Sunday, August 20, 2017

Lumpers and splitters

Some people see similarities and unities.  Other people see distinctions.   Lumpers and splitters. Democrats need to be lumpers again.


We encounter lumpers and splitters in academic life.   

Lumpers see large unifying themes and splitters see particulars.  In American history a lumper might see the New Deal era as starting in 1933 and continuing into the Truman presidency, perceiving him as a continuation of FDR's policies.  A splitter would see the New Deal in multiple phases and decisively ending with the beginning of World War Two in midterm FDR, and seeing little similarity between Truman and FDR.

2004:  Unifier
Democrats have become splitters on issues of identity and grievance.  They need to become lumpers again. 

Barrack Obama voiced it oratorically with his breakout speech at the 2004 Democratic National Convention. "The pundits like to slice and dice our country into red states and blue states--red states for Republicans, blue states for Democrats.  But I've got news for them, too.  We worship an awesome God in the blue states, and we don't like federal agents poking around in our libraries in the red sates.  We coach Little League in the blue states and, yes, we've got some gay friends in the red states."    

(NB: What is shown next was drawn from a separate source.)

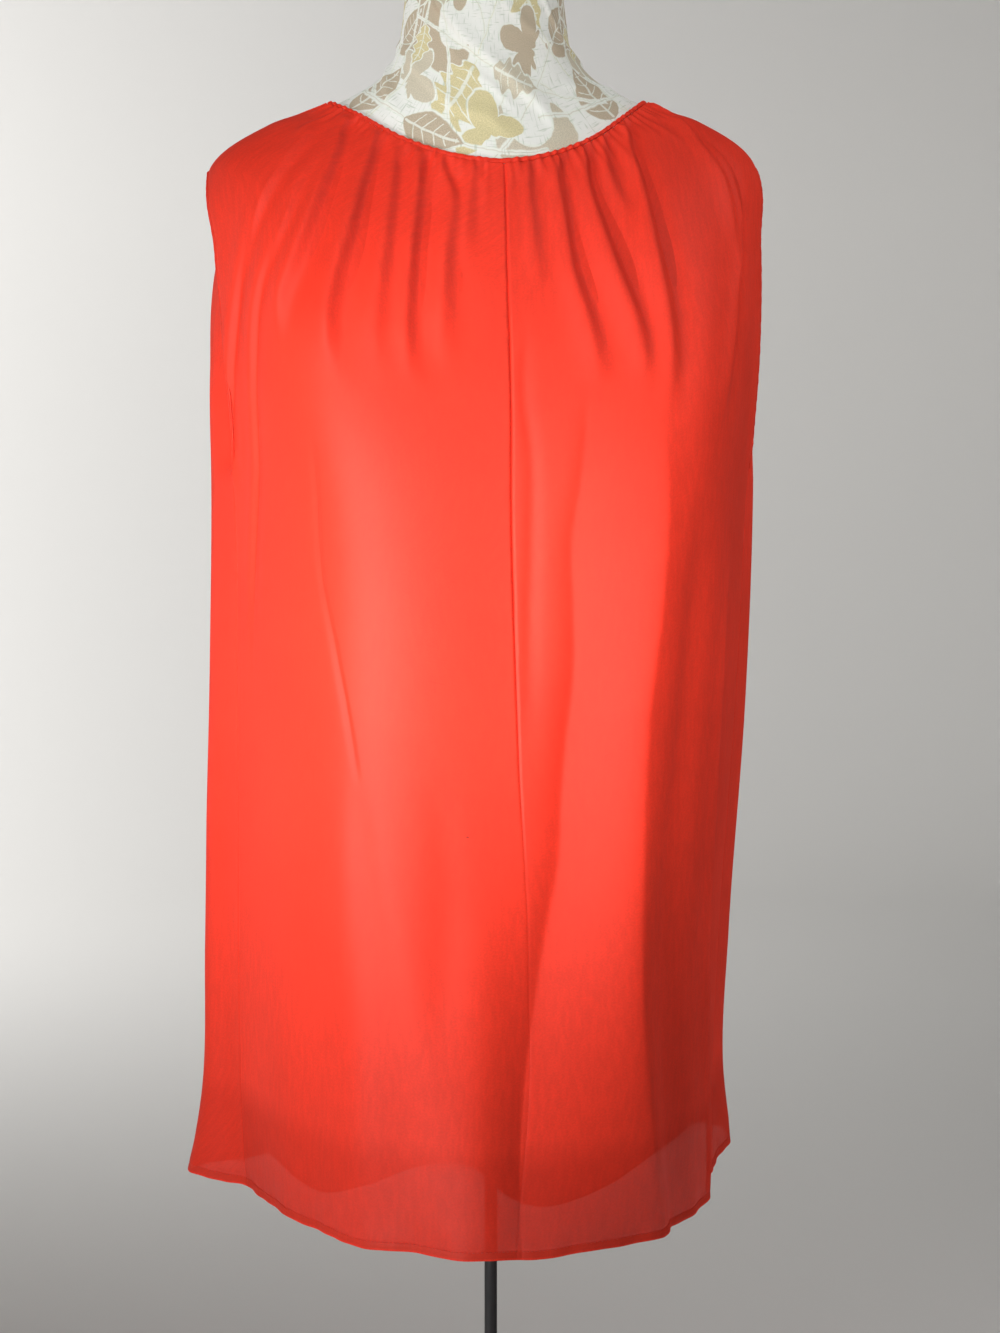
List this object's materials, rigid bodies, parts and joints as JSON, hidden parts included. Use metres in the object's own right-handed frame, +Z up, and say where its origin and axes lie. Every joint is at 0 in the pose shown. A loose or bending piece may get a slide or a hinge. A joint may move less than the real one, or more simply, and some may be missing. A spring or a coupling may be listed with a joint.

It was actually in a later speech that he refined the idea and used that uplifting phrase we we remember as the high point of his talk: "Americans who sent a message to the world that we have never been just a collection of individuals or a collection of red states and blue states.  We are, and always will be, the United States of America."

Note that Obama addressed directly markers of the culture war, not political differences: Democrats worship God, Republicans want free speech, Democrats do family activities like Little League, Republicans know gays.   He was observing similarity despite supposed typecasting.

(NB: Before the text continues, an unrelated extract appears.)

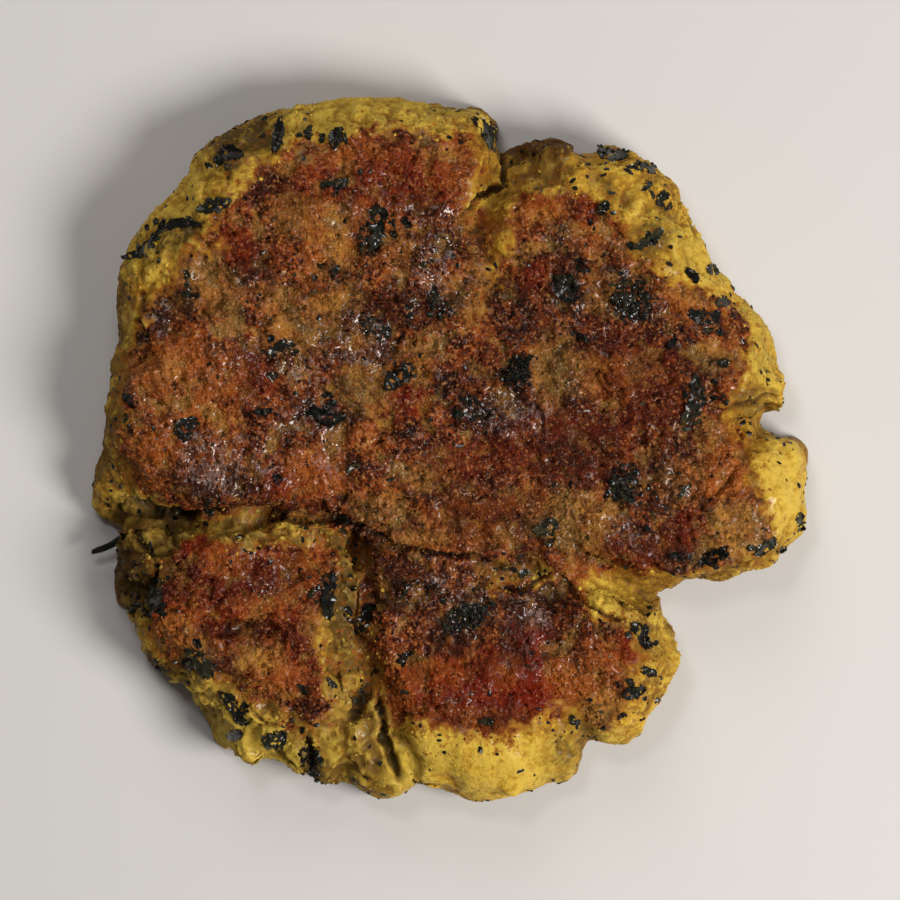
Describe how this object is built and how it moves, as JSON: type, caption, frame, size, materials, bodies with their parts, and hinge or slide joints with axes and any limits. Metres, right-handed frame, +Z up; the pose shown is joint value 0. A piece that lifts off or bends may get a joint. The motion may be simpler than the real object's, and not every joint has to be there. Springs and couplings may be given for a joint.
{
  "type": "potato cake",
  "caption": "Pan-fried potato cake: a lobed, flat patty of herbed mash, browned on both flat faces, with a soft crumbly rim.",
  "frame": {"origin": "on the plate, under the middle of the cake's length and width, at the level of the flat underside", "axes": "+Z up through the cake's thickness, from the underside to the fried top; +X and +Y lie in the plate"},
  "size_m": [0.1312, 0.129, 0.0207],
  "materials": {
    "fried_mash": "satin"
  },
  "bodies": {
    "root": {"potato_cake": "fried_mash"}
  },
  "joints": []
}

Obama was lumping, not dividing.

This blog got vigorous negative feedback via Facebook when it advised Democrats to refocus on the unifying message of economic justice and access to the middle class and to turn away from identity politics.   Steve Bannon was chortling that Democrats could easily be goaded into keeping the race issue front and center, and that it was a big loser for Democrats.

I agree that it is a loser for Democrats. It backfires.  It doesn't please the beneficiaries and it actively displeases those accused of privilege and prejudice.  

And yet, simultaneously, racial injustice and discrimination are real and pervasive and Democrats have an obligation to address it.  What to do?  

Democrats need to accept that the only politically viable path toward the goal of equal justice is through relentless lumping, not particularizing grievances.  It is not to deny particular grievances, but it is to recognize that a political focus on grievance creates enemies and does more damage and gain.   It is not complicated: people do not like being accused of being deplorable racists.  Whether there is any truth in the accusation is irrelevant.  Minds of the accused are hardened.

Daniel Sage
Democrats can learn, if they allow themselves.  

I cite a lesson from my uncle, the late Daniel Sage.  He had a long distinguished career as an educator of children with special needs, both in the trenches of direct service early in his career, and then for decades as a university professor of education, specializing on special education.  He said that the first half of his career was spent attempting to diagnose, describe, isolate, and treat the various forms of disability that required special education.  Then, he said, he spent the second half of his career trying to undo the damage he and others like him caused by focusing on diagnosis, description and particularizing of disability.  Instead, mainstream kids he said.  Treat them as much as possible like everyone else. Don't look at what makes them different; just focus on what makes them the same. The best strategy in an imperfect world is to lump them in with everyone else in the same classroom.

This is--or should be--a period of reflection for Democrats.  Republicans control the government because they won elections.   It is OK for Democrats to decide some of their policies were wrong.  There is no shame in changing.  

Democrats, particularly in the 2016 campaign under Hillary, particularized racial, ethnic, religious, gender, sexual orientation grievance.  Democrats can accept that the grievance is real--acknowledge and affirm it-- and then assert a new way to mitigate and end it, by refocusing not on the grievance but on the unity of both the offended and offender.  The offenders aren't deplorable.  They are fellow Americans.  

People resist being scolded but the culture can change via unifying institutions and reminders of shared interests and values.  Cultural change will be slow, but will go faster under calls to unity, Democrats coaching Little League, Republicans with gay friends.

Equality is a national value, celebrated sometimes more than observed, but still a value memorized by schoolchildren.  The Democratic goal has the weight of law and tradition, and Lincoln's addition of equality as a central, unifying principle, that we are a people dedicated to the proposition that all men are created equal. 

Lincoln did not particularize the grievance or assert that only one side was right.  He called for a shared and unifying goal.  Democrats today need to do the same.  Lump.  






1 comment:

Rick Millward said...

Interesting distinction; I would only caution that much of Republican/regressive cultural values run counter to Progressive ideals, in particular patriarchal treatment of women and children, and a caste view of society that rationalizes discrimination. This leads to disdain for participation trophies and forced prayer in schools. Democrats should tread lightly when entering this territory, it's easy to become co-opted. Accommodating regressives leads to a Trump.

Calls for unification ring hollow when the underlying motive is to maintain a dysfunctional order.